Modeling code records:
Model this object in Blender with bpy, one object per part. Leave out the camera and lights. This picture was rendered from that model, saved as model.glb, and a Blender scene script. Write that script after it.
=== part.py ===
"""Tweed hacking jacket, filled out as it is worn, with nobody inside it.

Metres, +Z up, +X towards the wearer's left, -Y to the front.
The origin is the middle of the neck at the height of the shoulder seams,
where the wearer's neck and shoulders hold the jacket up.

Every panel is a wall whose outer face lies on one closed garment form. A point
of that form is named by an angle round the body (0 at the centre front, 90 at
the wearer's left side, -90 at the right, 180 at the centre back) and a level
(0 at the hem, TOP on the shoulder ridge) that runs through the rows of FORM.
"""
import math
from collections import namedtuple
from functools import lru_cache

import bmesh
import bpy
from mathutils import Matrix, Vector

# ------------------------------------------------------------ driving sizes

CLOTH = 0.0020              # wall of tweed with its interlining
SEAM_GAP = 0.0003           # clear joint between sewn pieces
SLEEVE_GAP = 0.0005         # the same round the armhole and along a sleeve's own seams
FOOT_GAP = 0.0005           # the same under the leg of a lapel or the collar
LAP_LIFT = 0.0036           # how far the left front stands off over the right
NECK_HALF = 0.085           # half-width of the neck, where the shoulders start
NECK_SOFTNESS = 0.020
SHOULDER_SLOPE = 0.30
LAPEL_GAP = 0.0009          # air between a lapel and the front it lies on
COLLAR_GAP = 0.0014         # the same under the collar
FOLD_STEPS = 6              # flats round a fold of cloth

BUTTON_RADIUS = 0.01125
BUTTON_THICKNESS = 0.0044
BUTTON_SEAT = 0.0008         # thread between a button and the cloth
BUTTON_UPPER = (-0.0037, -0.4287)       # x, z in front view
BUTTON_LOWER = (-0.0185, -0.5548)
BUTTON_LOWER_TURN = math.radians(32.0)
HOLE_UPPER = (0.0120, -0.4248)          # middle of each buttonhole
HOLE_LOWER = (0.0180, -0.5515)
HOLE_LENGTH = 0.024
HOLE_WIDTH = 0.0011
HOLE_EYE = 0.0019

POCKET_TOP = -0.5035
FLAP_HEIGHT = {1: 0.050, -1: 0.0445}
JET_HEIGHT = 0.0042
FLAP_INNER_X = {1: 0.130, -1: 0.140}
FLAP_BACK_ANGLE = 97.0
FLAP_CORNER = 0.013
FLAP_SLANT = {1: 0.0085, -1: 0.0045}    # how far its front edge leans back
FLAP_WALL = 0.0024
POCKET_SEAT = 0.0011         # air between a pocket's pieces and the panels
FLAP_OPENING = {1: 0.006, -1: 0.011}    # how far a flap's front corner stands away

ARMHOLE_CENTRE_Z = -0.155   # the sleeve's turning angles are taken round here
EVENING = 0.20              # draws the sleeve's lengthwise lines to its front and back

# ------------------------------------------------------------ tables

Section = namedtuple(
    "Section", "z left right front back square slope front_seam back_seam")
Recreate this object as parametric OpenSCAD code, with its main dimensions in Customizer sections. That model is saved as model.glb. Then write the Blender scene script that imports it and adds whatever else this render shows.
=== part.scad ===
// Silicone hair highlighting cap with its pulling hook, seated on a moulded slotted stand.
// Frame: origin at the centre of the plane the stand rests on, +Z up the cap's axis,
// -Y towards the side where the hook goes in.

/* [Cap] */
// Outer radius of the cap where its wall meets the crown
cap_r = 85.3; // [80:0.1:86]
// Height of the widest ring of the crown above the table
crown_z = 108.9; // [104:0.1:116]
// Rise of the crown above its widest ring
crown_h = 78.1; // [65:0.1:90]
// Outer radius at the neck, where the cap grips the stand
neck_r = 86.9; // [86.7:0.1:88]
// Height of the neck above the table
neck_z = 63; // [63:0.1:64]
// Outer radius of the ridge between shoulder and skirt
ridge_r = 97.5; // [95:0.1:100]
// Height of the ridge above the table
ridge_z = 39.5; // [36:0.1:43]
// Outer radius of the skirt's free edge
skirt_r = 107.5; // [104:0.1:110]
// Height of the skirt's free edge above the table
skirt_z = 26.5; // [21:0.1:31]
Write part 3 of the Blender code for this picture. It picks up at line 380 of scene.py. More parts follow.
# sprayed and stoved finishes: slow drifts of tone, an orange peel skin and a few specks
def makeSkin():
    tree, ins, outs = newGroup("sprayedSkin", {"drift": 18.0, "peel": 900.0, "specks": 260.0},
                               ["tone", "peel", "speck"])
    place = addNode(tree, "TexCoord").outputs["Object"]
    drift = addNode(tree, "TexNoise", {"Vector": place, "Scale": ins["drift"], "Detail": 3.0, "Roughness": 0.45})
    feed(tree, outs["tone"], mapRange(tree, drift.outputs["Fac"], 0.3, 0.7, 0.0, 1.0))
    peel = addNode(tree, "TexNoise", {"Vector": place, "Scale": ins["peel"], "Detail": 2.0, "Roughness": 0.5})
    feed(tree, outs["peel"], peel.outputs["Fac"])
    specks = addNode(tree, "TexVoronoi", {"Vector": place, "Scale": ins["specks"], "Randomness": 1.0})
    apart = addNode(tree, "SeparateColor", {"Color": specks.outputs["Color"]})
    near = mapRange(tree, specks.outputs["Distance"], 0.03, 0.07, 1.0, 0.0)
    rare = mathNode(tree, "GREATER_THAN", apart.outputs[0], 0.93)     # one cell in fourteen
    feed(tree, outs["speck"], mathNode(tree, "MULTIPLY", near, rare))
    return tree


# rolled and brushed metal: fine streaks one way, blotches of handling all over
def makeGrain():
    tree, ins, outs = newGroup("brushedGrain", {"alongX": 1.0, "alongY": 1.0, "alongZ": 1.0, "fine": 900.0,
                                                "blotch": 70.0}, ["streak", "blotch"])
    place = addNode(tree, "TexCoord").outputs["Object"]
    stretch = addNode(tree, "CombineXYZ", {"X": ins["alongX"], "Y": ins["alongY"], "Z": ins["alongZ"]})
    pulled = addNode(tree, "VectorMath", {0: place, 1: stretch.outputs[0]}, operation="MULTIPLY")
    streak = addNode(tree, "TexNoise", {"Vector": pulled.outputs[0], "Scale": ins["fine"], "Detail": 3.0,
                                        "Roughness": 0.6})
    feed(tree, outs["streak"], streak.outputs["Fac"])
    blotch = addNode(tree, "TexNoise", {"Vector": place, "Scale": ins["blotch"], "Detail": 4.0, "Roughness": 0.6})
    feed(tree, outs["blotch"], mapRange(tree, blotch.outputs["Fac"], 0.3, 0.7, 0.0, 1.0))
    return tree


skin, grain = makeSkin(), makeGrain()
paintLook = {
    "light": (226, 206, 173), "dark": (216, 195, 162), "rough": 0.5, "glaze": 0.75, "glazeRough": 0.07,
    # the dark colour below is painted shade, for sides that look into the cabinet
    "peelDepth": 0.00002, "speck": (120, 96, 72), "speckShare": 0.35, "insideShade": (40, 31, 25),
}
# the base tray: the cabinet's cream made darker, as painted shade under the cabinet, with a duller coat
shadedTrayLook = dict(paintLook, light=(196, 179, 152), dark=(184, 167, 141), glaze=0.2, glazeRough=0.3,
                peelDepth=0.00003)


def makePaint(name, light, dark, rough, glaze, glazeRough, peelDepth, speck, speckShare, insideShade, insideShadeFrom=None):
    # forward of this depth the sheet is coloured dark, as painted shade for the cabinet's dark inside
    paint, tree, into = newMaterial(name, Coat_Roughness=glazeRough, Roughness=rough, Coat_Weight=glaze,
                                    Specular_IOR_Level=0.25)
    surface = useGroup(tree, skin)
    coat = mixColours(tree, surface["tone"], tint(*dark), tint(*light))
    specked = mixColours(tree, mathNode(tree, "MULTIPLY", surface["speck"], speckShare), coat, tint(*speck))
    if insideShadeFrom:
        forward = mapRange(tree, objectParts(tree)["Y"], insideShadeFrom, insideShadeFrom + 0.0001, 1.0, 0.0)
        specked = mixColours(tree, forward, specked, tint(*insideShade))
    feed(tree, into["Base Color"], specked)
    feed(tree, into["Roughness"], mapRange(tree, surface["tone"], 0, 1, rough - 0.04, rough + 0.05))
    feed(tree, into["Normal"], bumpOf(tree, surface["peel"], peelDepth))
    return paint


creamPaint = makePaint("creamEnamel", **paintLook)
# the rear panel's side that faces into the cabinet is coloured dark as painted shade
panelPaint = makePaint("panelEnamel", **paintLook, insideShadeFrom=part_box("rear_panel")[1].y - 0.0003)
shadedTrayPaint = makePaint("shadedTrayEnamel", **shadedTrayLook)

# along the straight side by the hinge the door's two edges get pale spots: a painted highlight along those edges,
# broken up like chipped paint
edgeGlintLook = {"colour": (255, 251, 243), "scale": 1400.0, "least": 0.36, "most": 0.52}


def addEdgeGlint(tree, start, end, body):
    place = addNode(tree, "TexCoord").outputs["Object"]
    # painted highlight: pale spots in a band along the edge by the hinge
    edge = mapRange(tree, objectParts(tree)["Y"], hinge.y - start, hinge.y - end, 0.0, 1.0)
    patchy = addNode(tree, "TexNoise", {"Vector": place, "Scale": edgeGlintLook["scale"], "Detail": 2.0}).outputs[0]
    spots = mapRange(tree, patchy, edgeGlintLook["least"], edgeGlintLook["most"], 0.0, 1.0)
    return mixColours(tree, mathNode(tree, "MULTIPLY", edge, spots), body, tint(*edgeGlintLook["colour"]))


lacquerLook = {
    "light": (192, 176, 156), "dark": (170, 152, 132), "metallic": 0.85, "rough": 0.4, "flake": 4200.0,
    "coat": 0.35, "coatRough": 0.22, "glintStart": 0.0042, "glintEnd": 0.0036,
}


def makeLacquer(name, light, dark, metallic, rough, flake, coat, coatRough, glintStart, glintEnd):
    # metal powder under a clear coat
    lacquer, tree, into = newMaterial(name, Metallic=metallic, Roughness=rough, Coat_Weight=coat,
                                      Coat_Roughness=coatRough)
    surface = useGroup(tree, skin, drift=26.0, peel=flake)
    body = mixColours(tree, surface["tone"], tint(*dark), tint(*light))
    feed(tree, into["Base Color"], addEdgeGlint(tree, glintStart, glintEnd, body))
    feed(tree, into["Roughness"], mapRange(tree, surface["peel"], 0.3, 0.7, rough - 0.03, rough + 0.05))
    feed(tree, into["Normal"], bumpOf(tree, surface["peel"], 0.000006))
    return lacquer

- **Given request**
Quote verbatim the opening lines of the listing above, ending with the line where "where the wearer's" appears; include both endpoints and nothing more.

- **Response to this task**
Model this object in Blender with bpy, one object per part. Leave out the camera and lights. This picture was rendered from that model, saved as model.glb, and a Blender scene script. Write that script after it.
=== part.py ===
"""Tweed hacking jacket, filled out as it is worn, with nobody inside it.

Metres, +Z up, +X towards the wearer's left, -Y to the front.
The origin is the middle of the neck at the height of the shoulder seams,
where the wearer's neck and shoulders hold the jacket up.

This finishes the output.